QUESTION:
Calculate the ratio of the electrostatic to gravitational interaction forces between two electrons, between two protons. At what value of the specific charge q/m of a particle would these forces become equal (in their absolute values) in the case of interaction of identical particle.
To solve this problem, you must have an idea of Coulomb’s Law of Electrostatic Force and Newton’s Law of Gravitation.
SOLUTION:
Here, we have two electrons and two protons and they are placed in a vacuum medium. Let’s consider q_e and m_e are the charge and mass of an electron and q_p and m_p are the charge and mass of a proton.
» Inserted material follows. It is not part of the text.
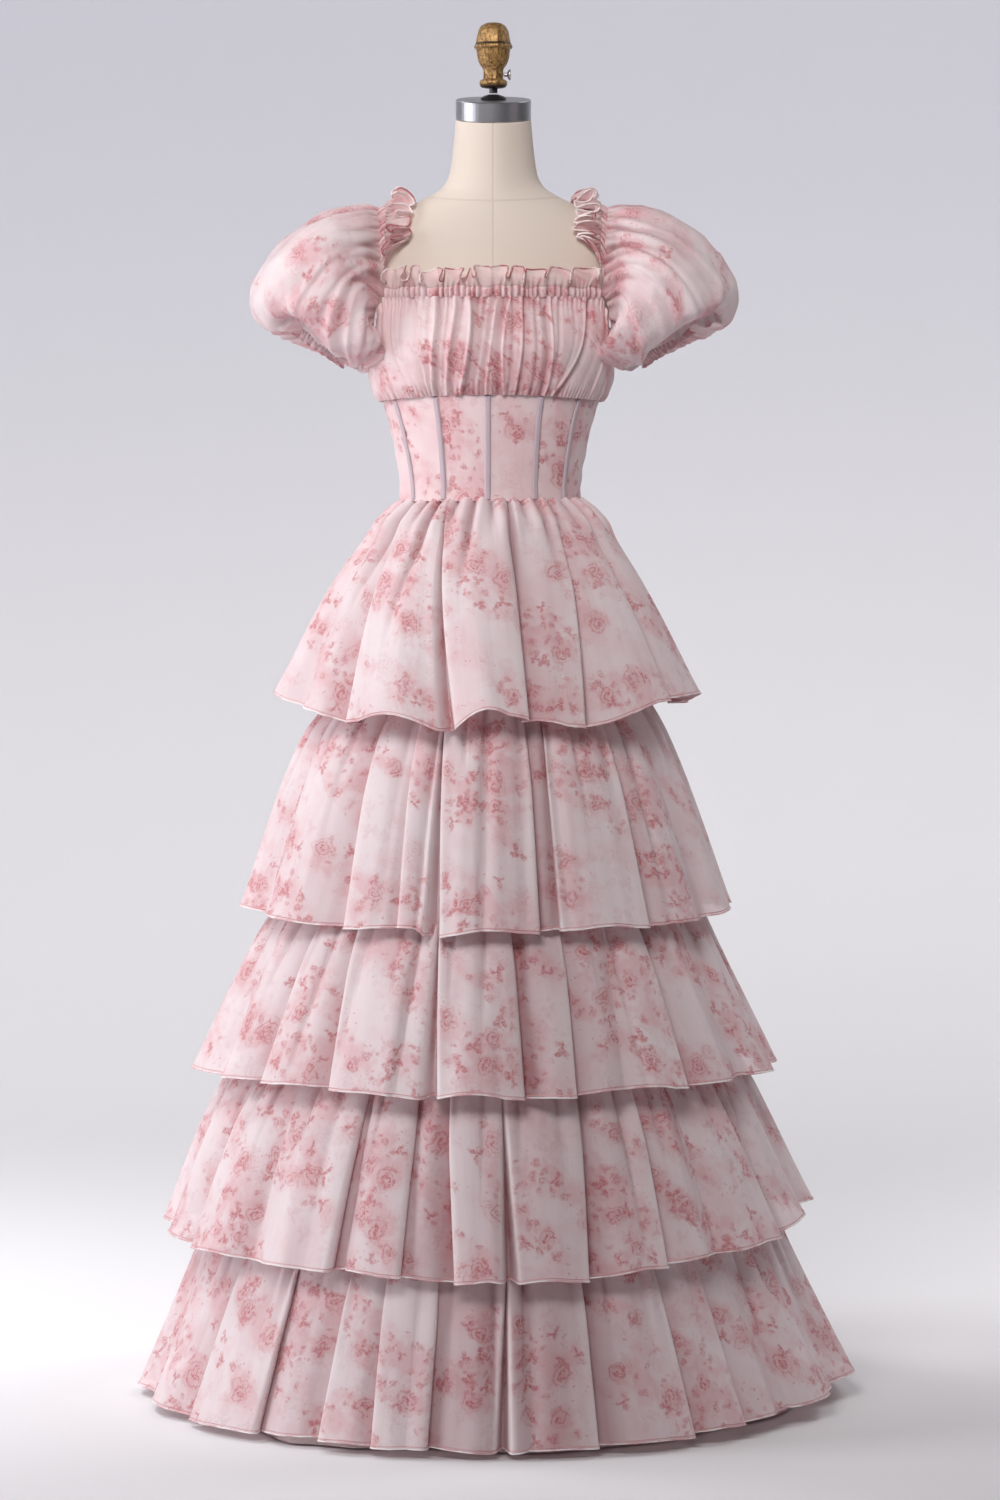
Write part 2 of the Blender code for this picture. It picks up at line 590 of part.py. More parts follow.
def ring_point(row, psi, sgn):
    """A point of a sleeve ring; hug brings its lower front in over the side
    of the bust."""
    ox, oz, ix, iz, front, back, hug = row
    c, s = cos(radians(psi)), sin(radians(psi))
    y = -(front if s > 0 else back) * abs(s) ** 0.9 * (1 if s > 0 else -1)
    inward = hug * 2.0 * max(0.0, s) * max(0.0, -c)
    return Vector((sgn * (0.5 * (ox + ix) + 0.5 * (ox - ix) * c - inward), y,
                   0.5 * (oz + iz) + 0.5 * (oz - iz) * c))


# ==================================================================== build
clear_scene()
scene = bpy.context.scene
dress = bpy.data.collections.new("prom_dress_on_form")
scene.collection.children.link(dress)

organza = (0.80, 0.56, 0.57)
M_TIER = material("tier_organza", organza, 0.62)
M_SLEEVE = material("sleeve_organza", (0.82, 0.60, 0.61), 0.62)
M_BODICE = material("bodice_organza", (0.80, 0.55, 0.56), 0.60)
M_CORSET = material("corset_cloth", (0.79, 0.52, 0.54), 0.58)
M_LINING = material("lining_cloth", (0.72, 0.60, 0.55), 0.65)
M_BONE = material("boning_channel", (0.52, 0.49, 0.57), 0.45)
M_LINEN = material("form_linen", (0.80, 0.72, 0.62), 0.85)
M_STEEL = material("brushed_cap", (0.62, 0.62, 0.64), 0.28, 1.0)
M_BRASS = material("antique_brass", (0.46, 0.30, 0.13), 0.42, 0.8)
M_BLACK = material("black_iron", (0.03, 0.03, 0.035), 0.45, 0.6)
M_ZIP = material("zip_tape", (0.74, 0.52, 0.54), 0.6)
M_ZIPMETAL = material("zip_metal", (0.70, 0.55, 0.55), 0.35, 0.6)

# ---- skirt tiers
LEVEL_T = {1: (0.0, 0.10, 0.42, 1.0), 2: (0.0, 0.25, 1.0), 3: (0.0, 0.34, 1.0),
           4: (0.0, 0.36, 1.0), 5: (0.0, 0.36, 1.0)}
for tier in (1, 2, 3, 4, 5):
    rows = []
    n = len(FOLDS[tier])
    for t in LEVEL_T[tier]:
        row = []
        for face in range(n):
            after = FOLDS[tier][(face + 1) % n]
            here = FOLDS[tier][face]
            span = (after[1] - here[1]) % 360.0
            if span < 11.0 or here[2] == "S" and after[2] == "S":
                samples = (0.0, 0.17, 0.5, 0.84)
            elif here[2] == "S":
                samples = (0.0, 0.3, 0.64, 0.87)
            elif after[2] == "S":
                samples = (0.0, 0.13, 0.38, 0.72)
            else:
                samples = (0.0, 0.13, 0.36, 0.66, 0.88)
            for s in samples:
                row.append(tier_point(tier, face, s, t))
        rows.append(row)
    cloth("tier_%d" % tier, rows, M_TIER, dress, CLOTH, around=True)

# ---- skirt lining
rows = [[lining_point(360.0 * j / 33, t) for j in range(33)] for t in (0.0, 0.10, 0.55, 1.0)]
cloth("skirt_lining", rows, M_LINING, dress, CLOTH, around=True)


# ---- corset panels and the boning channels over their seams
def edge_deg(top, bottom, z):
    f = (z - WAIST_Z) / (UNDERBUST_FRONT_Z - WAIST_Z)
    return bottom + (top - bottom) * f


def gap_deg(gap, z):
    return math.degrees(gap / 0.5 / (hermite(BODICE, z, 1) + hermite(BODICE, z, 2)))


for name, lt, lb, rt, rb in PANELS:
    across = max(3, int(round((rt - lt) / 9.5)))
    rows = []
    for k in range(4):
        row = []
        for j in range(across + 1):
            f = j / across
            zmid = WAIST_Z + (UNDERBUST_SIDE_Z - WAIST_Z) * k / 3
            g = gap_deg(SEAM / 2, zmid)
            left = edge_deg(lt, lb, zmid) + g
            right = edge_deg(rt, rb, zmid) - g
            deg = left + (right - left) * f
            top = underbust_z(deg) - SEAM
            z = WAIST_Z + SEAM + (top - WAIST_Z - SEAM) * k / 3
            row.append(body_point(deg, z, 0.0))
        rows.append(row)
    cloth(name, rows, M_CORSET, dress, BODICE_CLOTH, flip=True)

for name, top, bottom in BONES:
    rows = []
    for k in range(4):
        f = k / 3
        deg0 = bottom + (top - bottom) * f
        ztop = underbust_z(deg0) - 0.0022
        zlow = WAIST_Z + 0.0030
        z = zlow + (ztop - zlow) * f
        w = gap_deg(BONE_WIDTH / 2, z)
        row = []
        for e, lift in ((-1.0, 0.0), (0.0, 0.0006), (1.0, 0.0)):
            row.append(body_point(deg0 + w * e, z, 0.0005 + BONE_THICK * 0.7 + lift))
        rows.append(row)
    cloth(name, rows, M_BONE, dress, BONE_THICK * 0.6, flip=True)


# ---- gathered bust panels
def bust_panel(name, d0, d1, across):
    rows = []
    for k in range(4):
        row = []
        for j in range(across + 1):
            deg = d0 + (d1 - d0) * j / across
            low = underbust_z(deg) + SEAM
            top = neck_edge_z(deg) - SEAM
            f = (0.0, 0.22, 0.70, 1.0)[k]
            z = low + (top - low) * f
            puff = 0.0035 * sin(pi * min(1.0, f * 1.15)) ** 0.6
            ripple = 0.0016 * (j % 2) * sin(pi * (0.1 + 0.8 * f))
            row.append(body_point(deg, z, 0.0018 + puff + ripple))
        rows.append(row)
    cloth(name, rows, M_BODICE, dress, BODICE_CLOTH, flip=True)


g90 = 0.15
bust_panel("bust_front", -90.0 + g90, 90.0 - g90, 24)
bust_panel("bust_back_l", 90.0 + g90, 180.0 - g90, 11)
bust_panel("bust_back_r", 180.0 + g90, 270.0 - g90, 11)


# ---- neck frill: casing and heading, four lengths round the neckline
def frill(name, u0, u1, waves, height):
    steps = waves * 2
    rows = [[], [], []]
    for j in range(steps + 1):
        u = u0 + (u1 - u0) * j / steps
        p, out, up = neck_path(min(max(u, int(u0 + 0.5)), int(u0 + 0.5) + 0.99999))
        side = out.cross(up).normalized()
        wob = 1.0 if j % 2 else -1.0
        sway = 0.0
        rows[0].append(p + out * 0.0036 + up * 0.0010)
        rows[1].append(p + out * (0.0040 + 0.0006 * wob) + up * CASING_WIDTH)
        rows[2].append(p + out * (0.0075 + 0.0050 * wob) + side * 0.0016 * sway
                       + up * (CASING_WIDTH + height * (0.92 + 0.08 * sin(j * 1.7))))
    cloth(name, rows, M_SLEEVE, dress, CLOTH, flip=True)


frill("neck_frill_front", 0.025, 0.975, 10, FRILL_HEIGHT)
frill("neck_frill_l", 1.04, 1.95, 8, FRILL_HEIGHT)
frill("neck_frill_back", 2.035, 2.965, 9, FRILL_HEIGHT)
frill("neck_frill_r", 3.05, 3.96, 8, FRILL_HEIGHT)

# ---- puff sleeves and their elastic cuffs
for tag, sgn in (("l", 1.0), ("r", -1.0)):
    ring = [360.0 * j / 22 for j in range(22)]
    rows = [[sleeve_seam(p, sgn) for p in ring]]
    for row in SLEEVE:
        rows.append([ring_point(row, p, sgn) for p in ring])
    rows.append([ring_point(CUFF_RING, p, sgn) for p in ring])
    cloth("sleeve_" + tag, rows, M_SLEEVE, dress, CLOTH, around=True, flip=sgn > 0)
    cuff = []
    for k, (down, grow) in enumerate(((0.0016, 0.0), (CUFF_CASING, 0.0005), (CUFF_CASING + CUFF_FRILL, 0.004))):
        row = []
        for j in range(22):
            psi = 360.0 * j / 22
            p = ring_point(CUFF_RING, psi, sgn)
            c = Vector((sgn * 0.5 * (CUFF_RING[0] + CUFF_RING[2]), 0, 0.5 * (CUFF_RING[1] + CUFF_RING[3])))
            away = (p - c).normalized()
            wave = (1 if j % 2 else -1) * (0.0, 0.0006, 0.0022)[k]
            row.append(p + away * (grow + wave) + Vector((sgn * CUFF_DROP[0], 0, CUFF_DROP[1])) * down)
        cuff.append(row)
    cloth("cuff_" + tag, cuff, M_SLEEVE, dress, CLOTH, around=True, flip=sgn > 0)

# ---- centre back zip: tape, slider and pull tab
ZIP_LINE = (
    # z,     off_body: flat on the corset, then up over the gathered bust
    (1.1000, 0.0010),
    (1.1300, 0.0010),
    (1.1600, 0.0010),
    (1.1850, 0.0010),
    (1.2030, 0.0012),
    (1.2125, 0.0048),
    (1.2440, 0.0090),
    (1.2650, 0.0104),
    (1.3020, 0.0104),
    (1.3380, 0.0104),
)
rows = []
for z, off_body in ZIP_LINE:
    row = []
    for off in (-0.0035, 0.0035):
        deg = 180.0 - math.degrees(off / hermite(BODICE, z, 1))
        row.append(body_point(deg, z, off_body))
    rows.append(row)
cloth("back_zip", rows, M_ZIP, dress, 0.0012, flip=True)

zip_y = body_point(180.0, 1.3340, 0.0104).y + 0.0006
SLIDER_Z = 1.3280
bpy.ops.mesh.primitive_cube_add(size=1.0, location=(0, 0, 0))
sl = bpy.context.active_object
sl.name = "zip_slider"
sl.data.name = "zip_slider"
sl.data.transform(Matrix.Translation((-0.001, zip_y + 0.0023, SLIDER_Z)) @ Matrix.Diagonal((0.0080, 0.0030, 0.0105, 1)))
sl.data.materials.append(M_ZIPMETAL)
for c in list(sl.users_collection):
    c.objects.unlink(sl)
dress.objects.link(sl)
bev = sl.modifiers.new("soft", 'BEVEL')
bev.width = 0.0008
bev.segments = 2

PULL_AXIS = (-0.001, zip_y + 0.0051, SLIDER_Z - 0.001)
bpy.ops.mesh.primitive_cube_add(size=1.0, location=(0, 0, 0))
pt = bpy.context.active_object
pt.name = "zip_pull"
pt.data.name = "zip_pull"
pt.data.transform(Matrix.Translation((0, 0, -0.0085)) @ Matrix.Diagonal((0.0050, 0.0014, 0.0180, 1)))
pt.location = PULL_AXIS
pt.data.materials.append(M_ZIPMETAL)
for c in list(pt.users_collection):
    c.objects.unlink(pt)
dress.objects.link(pt)
bev = pt.modifiers.new("soft", 'BEVEL')
bev.width = 0.0005
bev.segments = 2

# ---- dress form: torso with neck
rings = []
for z, w, f, b, cy, tilt in TORSO:
    ring = []
    for j in range(48):
        a = 2 * pi * j / 48
        x = w * sin(a)
        y = -(f if cos(a) > 0 else b) * cos(a)
        bump = 0.006 * math.exp(-((abs(wrap(math.degrees(a))) - 27) / 18) ** 2 - ((z - 1.272) / 0.04) ** 2)
        x += bump * sin(a)
        y -= bump * cos(a)
        ring.append((x, y + cy, z + y * math.tan(radians(tilt))))
    rings.append(ring)
loft("form_torso", rings, M_LINEN, dress)

# ---- neck cap, rod, washer, finial
cap = turned("form_cap", [(0.0, 0.0), (CAP_RADIUS - 0.0006, 0.0), (CAP_RADIUS, 0.0006), (CAP_RADIUS, CAP_HEIGHT - 0.0010),
                          (CAP_RADIUS - 0.0010, CAP_HEIGHT), (0.0, CAP_HEIGHT)], M_STEEL, dress, 64)
cap.location = (0, 0, CAP_Z)
cap.rotation_euler = (radians(CAP_TILT_DEG), 0, 0)
rod_low = CAP_Z + CAP_HEIGHT
washer = turned("neck_washer", [(0.0, 0.0006), (0.0150, 0.0006), (0.0162, 0.0016), (0.0120, 0.0042), (0.0062, 0.0060), (0.0, 0.0060)], M_BLACK, dress, 32)
AXIS_Y = -CAP_HEIGHT * sin(radians(CAP_TILT_DEG))
washer.location = (0, AXIS_Y, CAP_Z + CAP_HEIGHT * cos(radians(CAP_TILT_DEG)))
washer.rotation_euler = (radians(CAP_TILT_DEG), 0, 0)
turned("finial", FINIAL, M_BRASS, dress, 40).location = (0, AXIS_Y, 0)
turned("neck_rod", [(0.0, 1.5846), (NECK_ROD_RADIUS, 1.5846), (NECK_ROD_RADIUS, 1.5902), (0.0, 1.5902)], M_BLACK, dress, 24).location = (0, AXIS_Y, 0)

# ---- thumb screw in the finial's neck, turning about X
prof = [(0.0, 0.0), (0.0022, 0.0), (0.0022, 0.0046), (0.0050, 0.0052), (0.0062, 0.0066), (0.0062, 0.0078), (0.0048, 0.0090), (0.0, 0.0090)]
scr = turned("thumb_screw", prof, M_STEEL, dress, 24)
scr.rotation_euler = (0, radians(90), 0)
scr.location = (0.0123, AXIS_Y, SCREW_Z)

# ---- stand: post and round base
turned("stand_post", [(0.0, BASE_THICK + 0.0003), (0.0300, BASE_THICK + 0.0003), (0.0300, BASE_THICK + 0.012),
                      (POST_RADIUS + 0.003, BASE_THICK + 0.030), (POST_RADIUS, BASE_THICK + 0.032),
                      (POST_RADIUS, 0.8396), (0.0, 0.8396)], M_BLACK, dress, 32)
turned("stand_base", [(0.0, 0.0), (BASE_RADIUS - 0.004, 0.0), (BASE_RADIUS, 0.004), (BASE_RADIUS, BASE_THICK - 0.003),
                      (BASE_RADIUS - 0.005, BASE_THICK), (0.0, BASE_THICK)], M_BLACK, dress, 64)
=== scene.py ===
"""Off-shoulder tiered prom dress standing on a limbless dress form: its looks.

Row frame in metres, +Z up, the front faces -Y, +X is the wearer's left.
Angles round the body are in degrees from the centre front, positive to +X.
"""
import bpy
import math
import random
import numpy as np
from math import radians, degrees, sin, cos, pi, sqrt, exp
from mathutils import Vector, Matrix
from mathutils.bvhtree import BVHTree


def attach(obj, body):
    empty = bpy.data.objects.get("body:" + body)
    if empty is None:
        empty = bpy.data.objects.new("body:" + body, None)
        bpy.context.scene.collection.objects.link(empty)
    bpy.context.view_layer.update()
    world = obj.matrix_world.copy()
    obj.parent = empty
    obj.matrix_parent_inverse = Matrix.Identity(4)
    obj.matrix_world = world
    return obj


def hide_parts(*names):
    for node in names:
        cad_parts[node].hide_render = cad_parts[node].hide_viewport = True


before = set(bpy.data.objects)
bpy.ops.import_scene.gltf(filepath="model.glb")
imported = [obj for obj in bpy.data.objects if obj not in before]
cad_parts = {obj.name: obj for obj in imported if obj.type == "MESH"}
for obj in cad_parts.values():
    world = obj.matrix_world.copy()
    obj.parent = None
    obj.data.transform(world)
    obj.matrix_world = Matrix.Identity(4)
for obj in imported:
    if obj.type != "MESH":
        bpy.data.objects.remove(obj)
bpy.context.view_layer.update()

BODY = "dress_on_form"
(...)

Let r_e is the distance between two electrons and r_p is the distance between two protons.
We have:
q_e =-1.602 \times10^{-19}\ \rm C
q_p =+1.602 \times10^{-19}\ \rm C
m_e =9.11 \times10^{-31}\ \rm kg
m_p =1.67 \times10^{-27}\ \rm kg
But we don’t know r_eand r_p here.
For the case of electrons
The electrostatic force between two electrons is;
F_e = \dfrac{kq_e^2}{r_e^2}
And the gravitational force between two electrons is;
F_g = \dfrac{Gm_e^2}{r_e^2}
So, the ratio of the electrostatic to the gravitational force between two electrons is given by;
\begin{aligned}\dfrac{F_e}{F_g} &= \dfrac{kq_e^2/r_e^2}{Gm_e^2/r_e^2}\\&= \dfrac{kq_e^2}{Gm_e^2}\\&= \dfrac{(9 \times10^9\ \rm Nm^2/C^2)(- 1.602 \times10^{-19}\ \rm C)^2}{(6.67 \times10^{ -11}\ \rm Nm^2/kg^2)(9.11 \times10^{-31}\ \rm kg)^2}\\&\approx4.17 \times10^{42}\end{aligned}
For the case of protons
The electrostatic force between two protons is;
F_e = \dfrac{kq_p^2}{r_p^2}
And the gravitational force between two protons is;
F_g = \dfrac{Gm_p^2}{r_p^2}
So, the ratio of the electrostatic to the gravitational force between two protons is given by;
\begin{aligned}\dfrac{F_e}{F_g} &= \dfrac{kq_p^2}{Gm_p^2}\\&= \dfrac{(9 \times10^9\ \rm Nm^2/C^2)(+1.602 \times10^{-19}\ \rm C)^2}{(6.67 \times10^{ -11}\ \rm Nm^2/kg^2)(1.67 \times10^{-27}\ \rm kg)^2}\\&\approx1.24 \times10^{36}\end{aligned}
Now let’s find the value of the specific charge q/m of any charged particle when the absolute value of electrostatic and gravitational forces between two identical charged particles become equal.
If q is the charge, m is the mass, and r is the separation between two identical charged particles then the electrostatic force between these two identical charged particles is;
F_e = \dfrac{kq^2}{r^2}
And the gravitational force between these two identical charged particles is;
F_g = \dfrac{Gm^2}{r^2}
Now, if F_e = F_g then we have;
\begin{aligned}\dfrac{kq^2}{r^2} &= \dfrac{Gm^2}{r^2}\\\Rightarrow\dfrac{q}{m}&= \sqrt{\dfrac{G}{k}}\\&= \sqrt{\dfrac{6.67 \times10^{ -11}\ \rm Nm^2/kg^2}{9 \times10^9\ \rm Nm^2/C^2}}\\&\approx0.86 \times10^{-10}\ \rm C/kg \\\end{aligned}
Therefore, the required value of the specific charge q/m when the absolute value of electrostatic and gravitational forces between two identical charged particles become equal is;
q/m =0.86 \times10^{-10}\ \rm C/kg